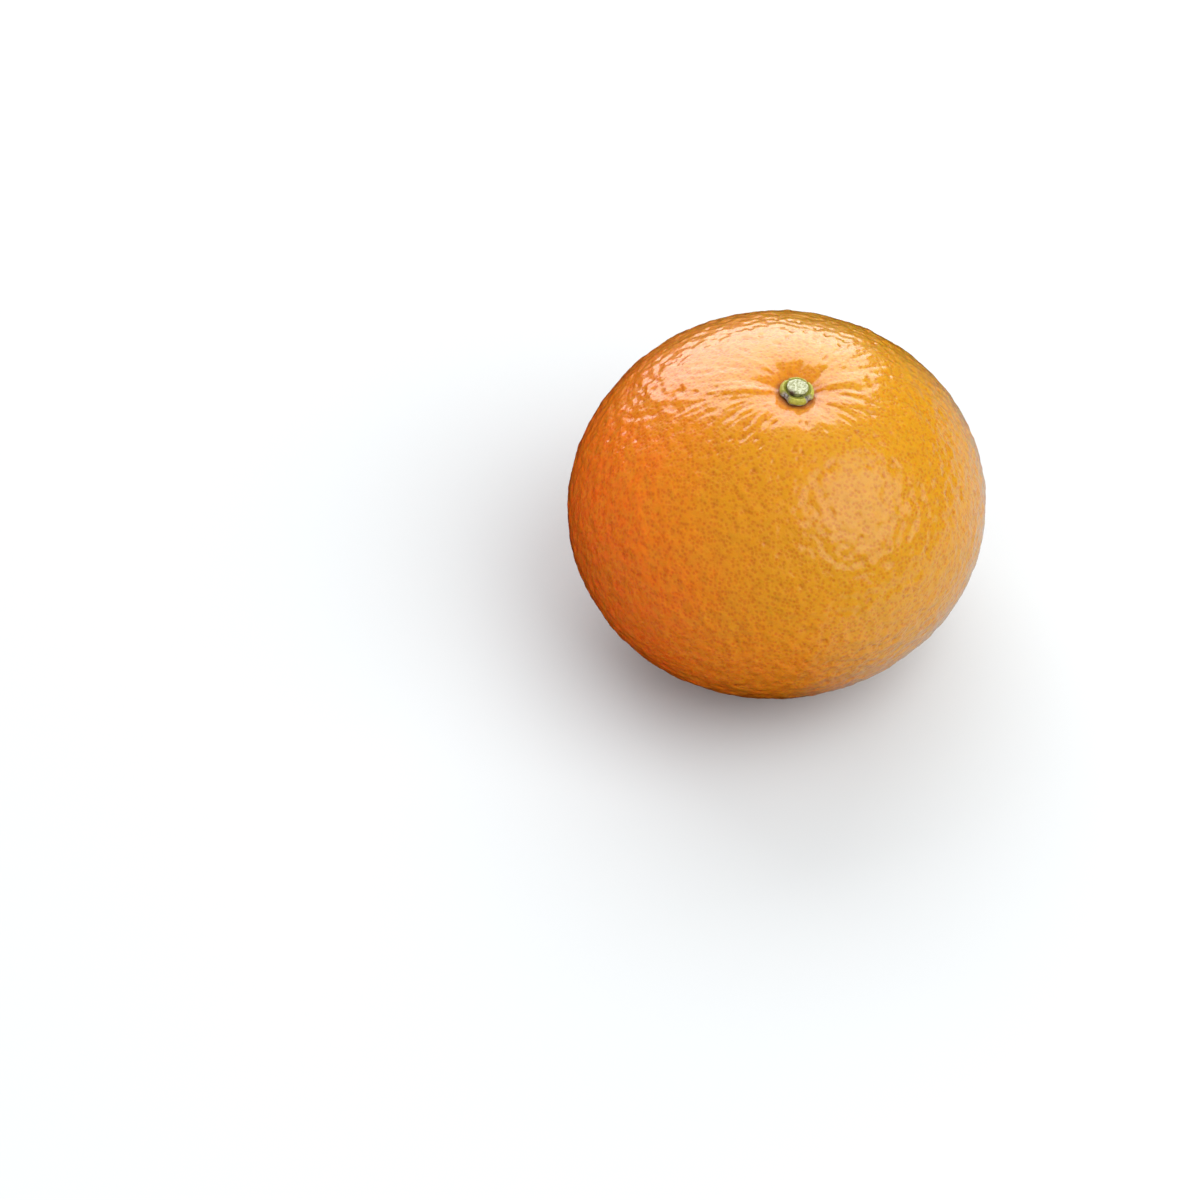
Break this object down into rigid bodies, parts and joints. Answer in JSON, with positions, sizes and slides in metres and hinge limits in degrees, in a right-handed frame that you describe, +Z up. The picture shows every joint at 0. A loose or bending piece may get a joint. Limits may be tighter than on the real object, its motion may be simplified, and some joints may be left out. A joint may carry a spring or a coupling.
{
  "type": "mandarin",
  "caption": "Whole ripe mandarin, a round orange citrus fruit slightly flattened top to bottom, with its green calyx and cut stem stub, resting on a small flat spot.",
  "frame": {"origin": "centre of the fruit's outline on the plane it rests on", "axes": "+Z up from the flat spot towards the stem end, -Y towards the viewer, +X to the viewer's right"},
  "size_m": [0.07, 0.07, 0.0567],
  "materials": {
    "peel": "waxy citrus peel with fine oil glands, satin gloss",
    "calyx": "dry yellow-green sepals with grey corky edges, matt",
    "stem": "dry pale green cut end, matt"
  },
  "bodies": {
    "root": {"fruit": "peel", "calyx": "calyx", "stem_stub": "stem"}
  },
  "joints": []
}
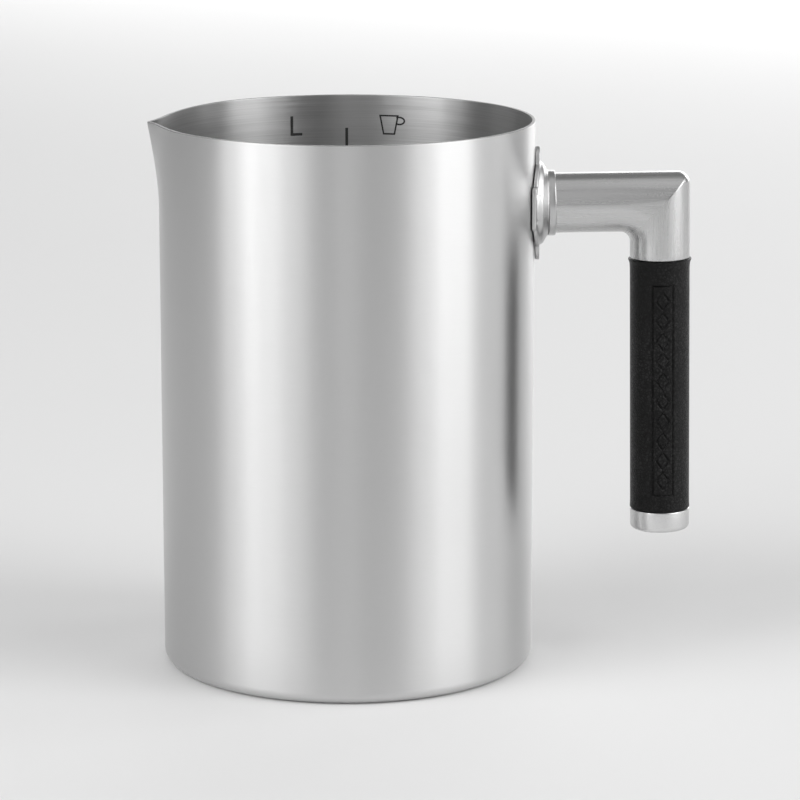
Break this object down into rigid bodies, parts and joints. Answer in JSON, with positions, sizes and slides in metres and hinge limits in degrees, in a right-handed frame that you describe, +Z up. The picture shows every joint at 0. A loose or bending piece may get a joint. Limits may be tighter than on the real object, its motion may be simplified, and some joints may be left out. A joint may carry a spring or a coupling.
{
  "type": "measuring pitcher",
  "caption": "Straight-walled steel pitcher with a pulled pouring spout and a side handle, square at the elbow and sleeved in leather.",
  "frame": {"origin": "centre of the flat base, on the surface that the pitcher stands on", "axes": "+Z up along the vessel's axis, +X towards the handle, -X towards the spout"},
  "size_m": [0.16, 0.11, 0.1617],
  "materials": {
    "vessel_steel": "satin, ground in fine upright lines outside and round lines inside",
    "handle_steel": "satin, ground along the tube",
    "cap_steel": "turned and satin polished",
    "inner_steel": "plain turned steel, hidden",
    "screw_steel": "plain stainless screw",
    "grip_leather": "black, fine grain, soft sheen",
    "seam_thread": "waxed black thread",
    "etched_scale": "dark etched marks on the vessel's inside"
  },
  "bodies": {
    "root": {"vessel": "vessel_steel", "saddle_plate": "handle_steel", "arm_spigot": "inner_steel", "collar_ring": "handle_steel", "elbow_arm": "handle_steel", "elbow_insert": "inner_steel", "grip_core": "inner_steel", "leather_sleeve": "grip_leather", "seam_stitching": "seam_thread", "end_cap": "cap_steel", "spring_washer": "screw_steel", "tie_screw": "screw_steel"}
  },
  "joints": []
}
-- -- --
[Job] Your task is to quote all of the data word for word.

[Answer to the exercise]
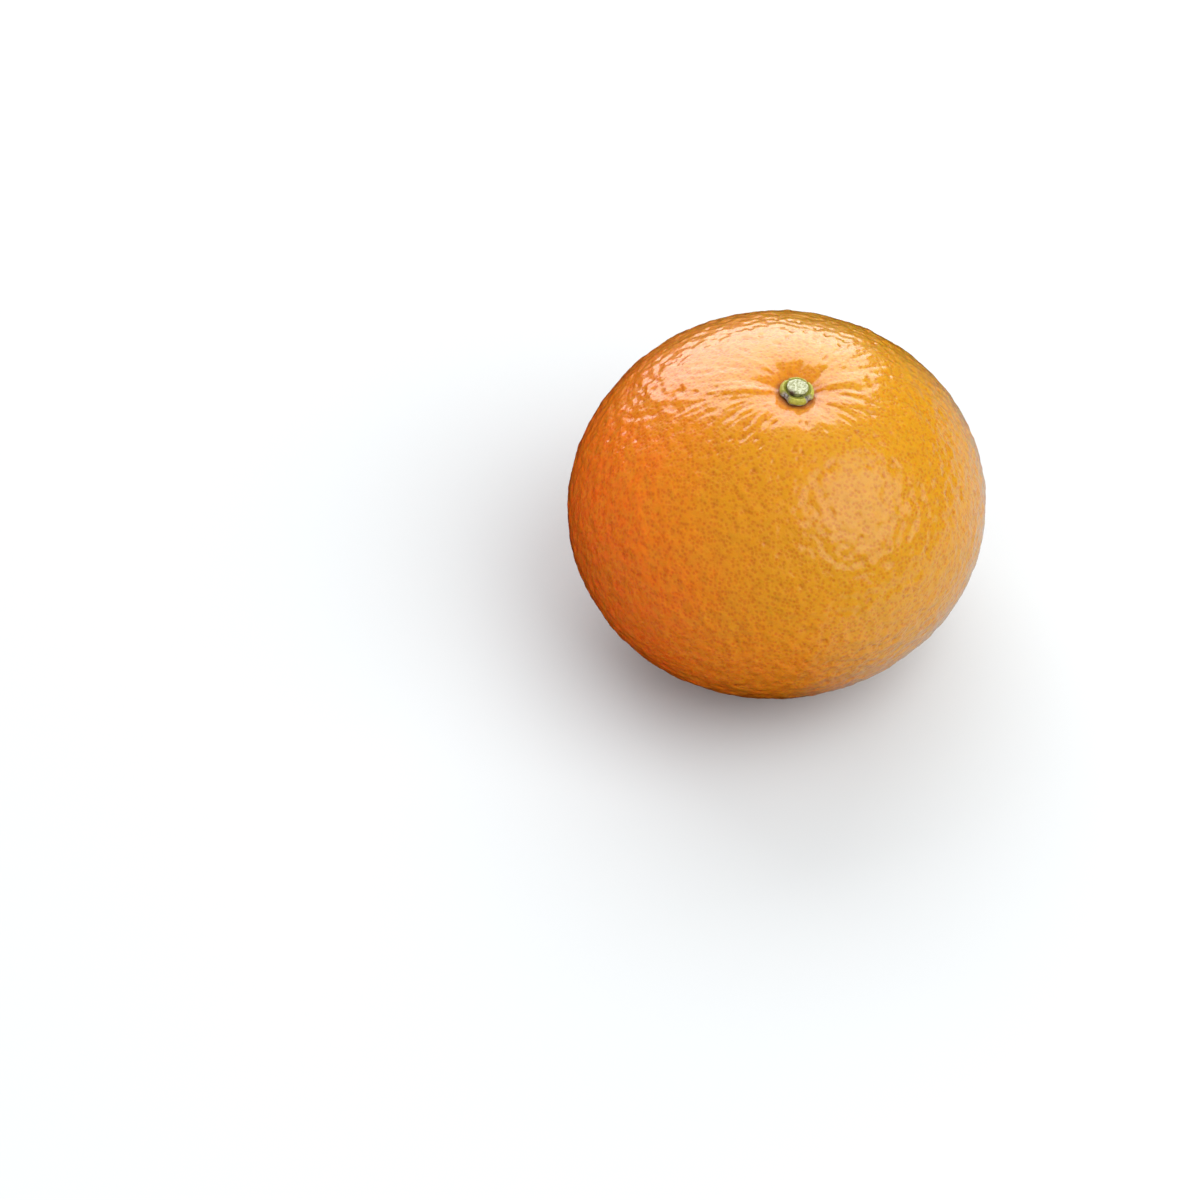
Break this object down into rigid bodies, parts and joints. Answer in JSON, with positions, sizes and slides in metres and hinge limits in degrees, in a right-handed frame that you describe, +Z up. The picture shows every joint at 0. A loose or bending piece may get a joint. Limits may be tighter than on the real object, its motion may be simplified, and some joints may be left out. A joint may carry a spring or a coupling.
{
  "type": "mandarin",
  "caption": "Whole ripe mandarin, a round orange citrus fruit slightly flattened top to bottom, with its green calyx and cut stem stub, resting on a small flat spot.",
  "frame": {"origin": "centre of the fruit's outline on the plane it rests on", "axes": "+Z up from the flat spot towards the stem end, -Y towards the viewer, +X to the viewer's right"},
  "size_m": [0.07, 0.07, 0.0567],
  "materials": {
    "peel": "waxy citrus peel with fine oil glands, satin gloss",
    "calyx": "dry yellow-green sepals with grey corky edges, matt",
    "stem": "dry pale green cut end, matt"
  },
  "bodies": {
    "root": {"fruit": "peel", "calyx": "calyx", "stem_stub": "stem"}
  },
  "joints": []
}
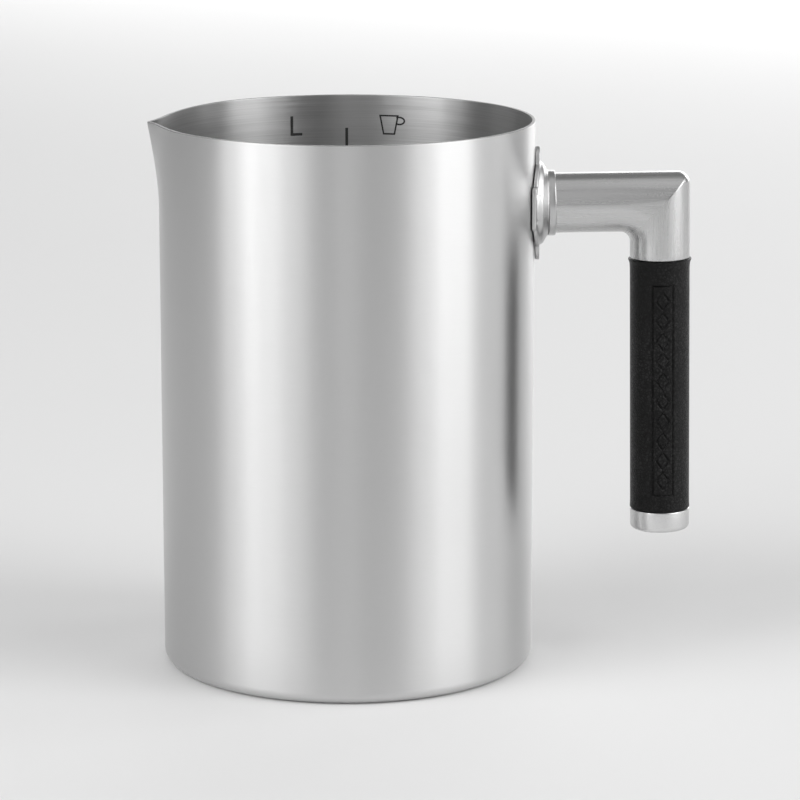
Break this object down into rigid bodies, parts and joints. Answer in JSON, with positions, sizes and slides in metres and hinge limits in degrees, in a right-handed frame that you describe, +Z up. The picture shows every joint at 0. A loose or bending piece may get a joint. Limits may be tighter than on the real object, its motion may be simplified, and some joints may be left out. A joint may carry a spring or a coupling.
{
  "type": "measuring pitcher",
  "caption": "Straight-walled steel pitcher with a pulled pouring spout and a side handle, square at the elbow and sleeved in leather.",
  "frame": {"origin": "centre of the flat base, on the surface that the pitcher stands on", "axes": "+Z up along the vessel's axis, +X towards the handle, -X towards the spout"},
  "size_m": [0.16, 0.11, 0.1617],
  "materials": {
    "vessel_steel": "satin, ground in fine upright lines outside and round lines inside",
    "handle_steel": "satin, ground along the tube",
    "cap_steel": "turned and satin polished",
    "inner_steel": "plain turned steel, hidden",
    "screw_steel": "plain stainless screw",
    "grip_leather": "black, fine grain, soft sheen",
    "seam_thread": "waxed black thread",
    "etched_scale": "dark etched marks on the vessel's inside"
  },
  "bodies": {
    "root": {"vessel": "vessel_steel", "saddle_plate": "handle_steel", "arm_spigot": "inner_steel", "collar_ring": "handle_steel", "elbow_arm": "handle_steel", "elbow_insert": "inner_steel", "grip_core": "inner_steel", "leather_sleeve": "grip_leather", "seam_stitching": "seam_thread", "end_cap": "cap_steel", "spring_washer": "screw_steel", "tie_screw": "screw_steel"}
  },
  "joints": []
}